Aim
Give back the entire listing verbatim.

Task data
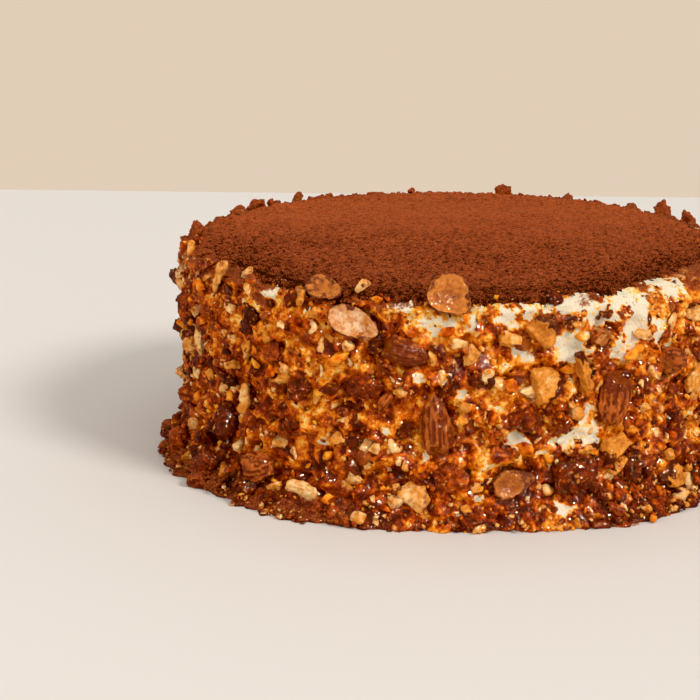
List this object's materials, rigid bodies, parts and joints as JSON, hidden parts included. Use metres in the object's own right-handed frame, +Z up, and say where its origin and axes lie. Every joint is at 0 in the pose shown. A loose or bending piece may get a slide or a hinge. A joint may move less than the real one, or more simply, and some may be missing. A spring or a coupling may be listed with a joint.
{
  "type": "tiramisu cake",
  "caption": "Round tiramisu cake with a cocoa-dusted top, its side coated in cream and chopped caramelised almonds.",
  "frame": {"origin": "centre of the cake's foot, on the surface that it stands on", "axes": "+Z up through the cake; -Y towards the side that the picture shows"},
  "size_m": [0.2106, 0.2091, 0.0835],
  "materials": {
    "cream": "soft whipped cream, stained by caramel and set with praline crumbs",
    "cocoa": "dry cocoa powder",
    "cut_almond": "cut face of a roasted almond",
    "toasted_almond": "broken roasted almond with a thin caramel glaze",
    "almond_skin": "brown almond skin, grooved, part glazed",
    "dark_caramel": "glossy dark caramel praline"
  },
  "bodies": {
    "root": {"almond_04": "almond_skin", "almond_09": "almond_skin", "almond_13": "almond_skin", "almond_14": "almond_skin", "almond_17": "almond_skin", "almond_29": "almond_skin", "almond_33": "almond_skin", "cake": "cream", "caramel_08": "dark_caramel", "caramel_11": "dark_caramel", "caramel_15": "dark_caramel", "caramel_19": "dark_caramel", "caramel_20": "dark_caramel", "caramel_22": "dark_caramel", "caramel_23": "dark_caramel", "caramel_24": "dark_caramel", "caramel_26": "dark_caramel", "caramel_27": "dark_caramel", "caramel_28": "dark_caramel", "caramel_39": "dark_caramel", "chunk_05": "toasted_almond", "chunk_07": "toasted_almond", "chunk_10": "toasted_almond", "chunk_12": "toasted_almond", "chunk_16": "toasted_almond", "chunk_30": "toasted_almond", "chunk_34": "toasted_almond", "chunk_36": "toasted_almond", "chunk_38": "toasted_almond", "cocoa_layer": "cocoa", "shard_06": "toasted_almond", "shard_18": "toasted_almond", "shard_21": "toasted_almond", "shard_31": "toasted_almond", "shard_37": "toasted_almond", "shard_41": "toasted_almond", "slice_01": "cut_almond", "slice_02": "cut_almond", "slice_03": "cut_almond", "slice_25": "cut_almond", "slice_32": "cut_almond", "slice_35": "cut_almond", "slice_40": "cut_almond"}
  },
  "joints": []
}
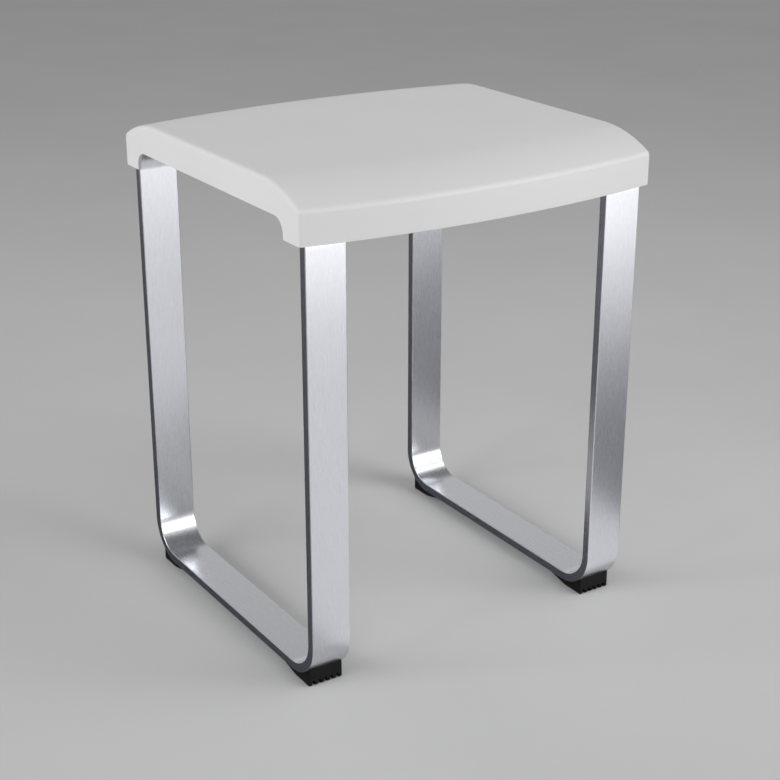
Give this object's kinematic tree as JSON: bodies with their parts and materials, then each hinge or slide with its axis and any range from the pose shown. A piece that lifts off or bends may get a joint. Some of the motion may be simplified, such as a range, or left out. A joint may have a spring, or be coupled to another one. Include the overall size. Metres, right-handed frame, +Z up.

Task answer
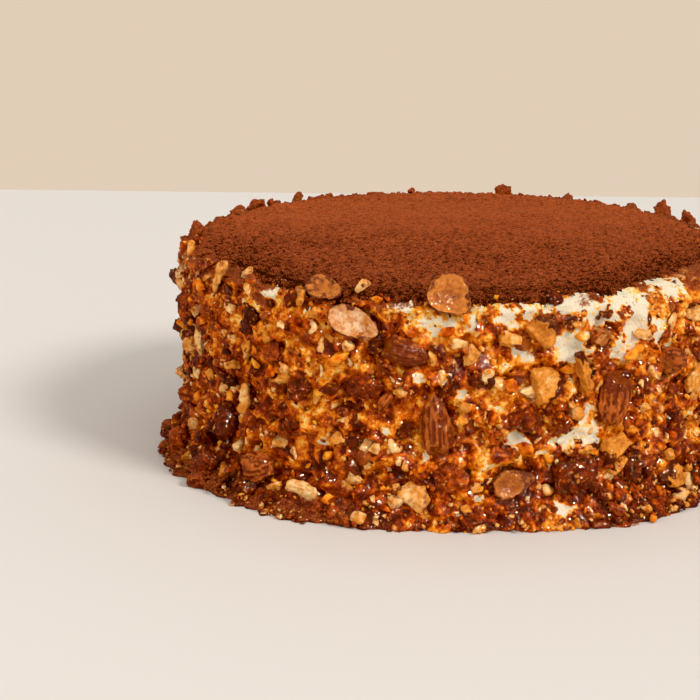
List this object's materials, rigid bodies, parts and joints as JSON, hidden parts included. Use metres in the object's own right-handed frame, +Z up, and say where its origin and axes lie. Every joint is at 0 in the pose shown. A loose or bending piece may get a slide or a hinge. A joint may move less than the real one, or more simply, and some may be missing. A spring or a coupling may be listed with a joint.
{
  "type": "tiramisu cake",
  "caption": "Round tiramisu cake with a cocoa-dusted top, its side coated in cream and chopped caramelised almonds.",
  "frame": {"origin": "centre of the cake's foot, on the surface that it stands on", "axes": "+Z up through the cake; -Y towards the side that the picture shows"},
  "size_m": [0.2106, 0.2091, 0.0835],
  "materials": {
    "cream": "soft whipped cream, stained by caramel and set with praline crumbs",
    "cocoa": "dry cocoa powder",
    "cut_almond": "cut face of a roasted almond",
    "toasted_almond": "broken roasted almond with a thin caramel glaze",
    "almond_skin": "brown almond skin, grooved, part glazed",
    "dark_caramel": "glossy dark caramel praline"
  },
  "bodies": {
    "root": {"almond_04": "almond_skin", "almond_09": "almond_skin", "almond_13": "almond_skin", "almond_14": "almond_skin", "almond_17": "almond_skin", "almond_29": "almond_skin", "almond_33": "almond_skin", "cake": "cream", "caramel_08": "dark_caramel", "caramel_11": "dark_caramel", "caramel_15": "dark_caramel", "caramel_19": "dark_caramel", "caramel_20": "dark_caramel", "caramel_22": "dark_caramel", "caramel_23": "dark_caramel", "caramel_24": "dark_caramel", "caramel_26": "dark_caramel", "caramel_27": "dark_caramel", "caramel_28": "dark_caramel", "caramel_39": "dark_caramel", "chunk_05": "toasted_almond", "chunk_07": "toasted_almond", "chunk_10": "toasted_almond", "chunk_12": "toasted_almond", "chunk_16": "toasted_almond", "chunk_30": "toasted_almond", "chunk_34": "toasted_almond", "chunk_36": "toasted_almond", "chunk_38": "toasted_almond", "cocoa_layer": "cocoa", "shard_06": "toasted_almond", "shard_18": "toasted_almond", "shard_21": "toasted_almond", "shard_31": "toasted_almond", "shard_37": "toasted_almond", "shard_41": "toasted_almond", "slice_01": "cut_almond", "slice_02": "cut_almond", "slice_03": "cut_almond", "slice_25": "cut_almond", "slice_32": "cut_almond", "slice_35": "cut_almond", "slice_40": "cut_almond"}
  },
  "joints": []
}
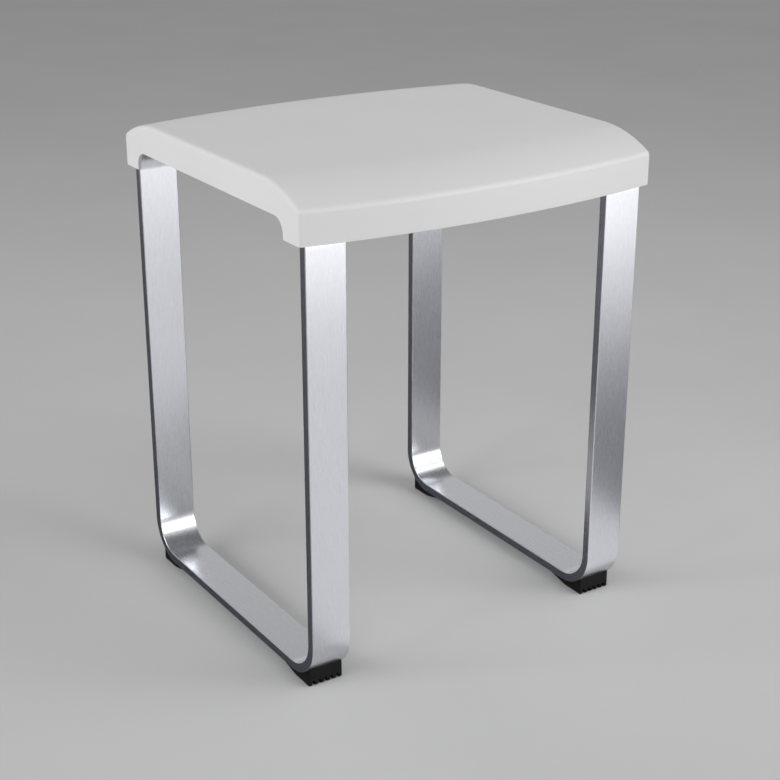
Give this object's kinematic tree as JSON: bodies with their parts and materials, then each hinge or slide with its axis and any range from the pose shown. A piece that lifts off or bends may get a joint. Some of the motion may be simplified, such as a range, or left out. A joint may have a spring, or be coupled to another one. Include the overall size. Metres, right-handed frame, +Z up.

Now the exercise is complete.